Wystrój wystrojem, ale największą ciekawość przykuwa oczywiście nowa karta. Kuchnia żydowska w wydaniu Imberu jest pełna kolorów, świeżych ziół i przypraw, a także bakalii. Te ostatnie towarzyszyć mi będą podczas testowania przystawki, dania głównego i deseru! Kartę otwiera tatar ze śledzia w korzennym stylu, pełen rodzynek, orzechów oraz przypraw (16 zł). Towarzyszą mu kromki pumpernikla z masłem oraz puder z piernika, który ciekawie współgra z korzennością tatara.
Potem zupy: klasyczny rosół z kaczki z makaronem (12 zł) oraz barani bulion z pieczonymi warzywami, bakłażanem, papryką, pomidorami i cukinią (14 zł). Mięso, które zostaje po gotowaniu trafia potem do pierogów w towarzystwie dużych rodzynek, których słodycz ciekawie przełamuje specyficzny smak baraniny. Pierogi podawane są tu z masłem ziołowym i prażonymi orzechami włoskimi (24 zł). Oprócz nich, w karcie znajdziecie również puplety baranie zapiekane w sosie, podawane z jajkiem, kaszą perłową, grzybami, selerem i fasolką szparagową (34 zł) według przepisy Magdy Gessler, a także lekko odmienione dania, które wcześniej znali goście Gargołów – trzeba bowiem podkreślić, że kuchnia w lokalu smakowała ekipie Rewolucji.
Łosoś podawany jest teraz z sosem szałwiowym, puree z selera i warzywami grillowanymi, a policzki trafiają na kolorowy talerz w towarzystwie kaszy bulgur z bakaliami i sałaty z kwaśnym vinaigrette. W menu pozostał też słony sernik z bryndzy z bakaliami i sosem karmelowym – chyba jedyny taki w Łodzi! – To autorski przepis żony, która jest naszym szefem kuchni. Został tylko trochę zmieniony, by lepiej pasował do charakteru karty – dodaje Pan Ireneusz.
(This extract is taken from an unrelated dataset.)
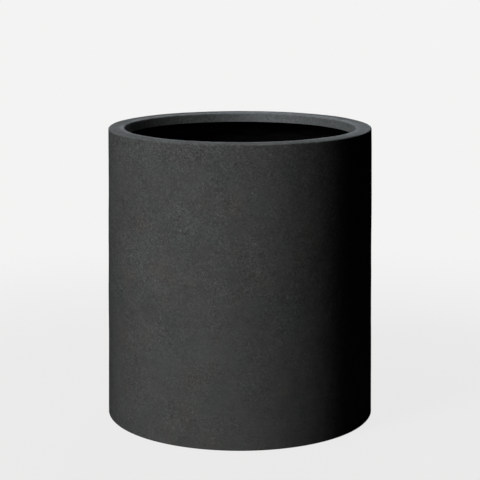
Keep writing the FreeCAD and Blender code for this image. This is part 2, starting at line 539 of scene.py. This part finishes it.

Imber wciąż pracuje nad menu, a wkrótce pojawią się tu nowe pozycje: w planach są m.in. śniadania i specjalne weekendowe wkładki, a także selekcja koszernych win. Za chwilę pojawią się dowozy. W tygodniu restauracja otwarta jest od 12 do 21, w piątki i sobotę do 23, a w niedzielę – do 20.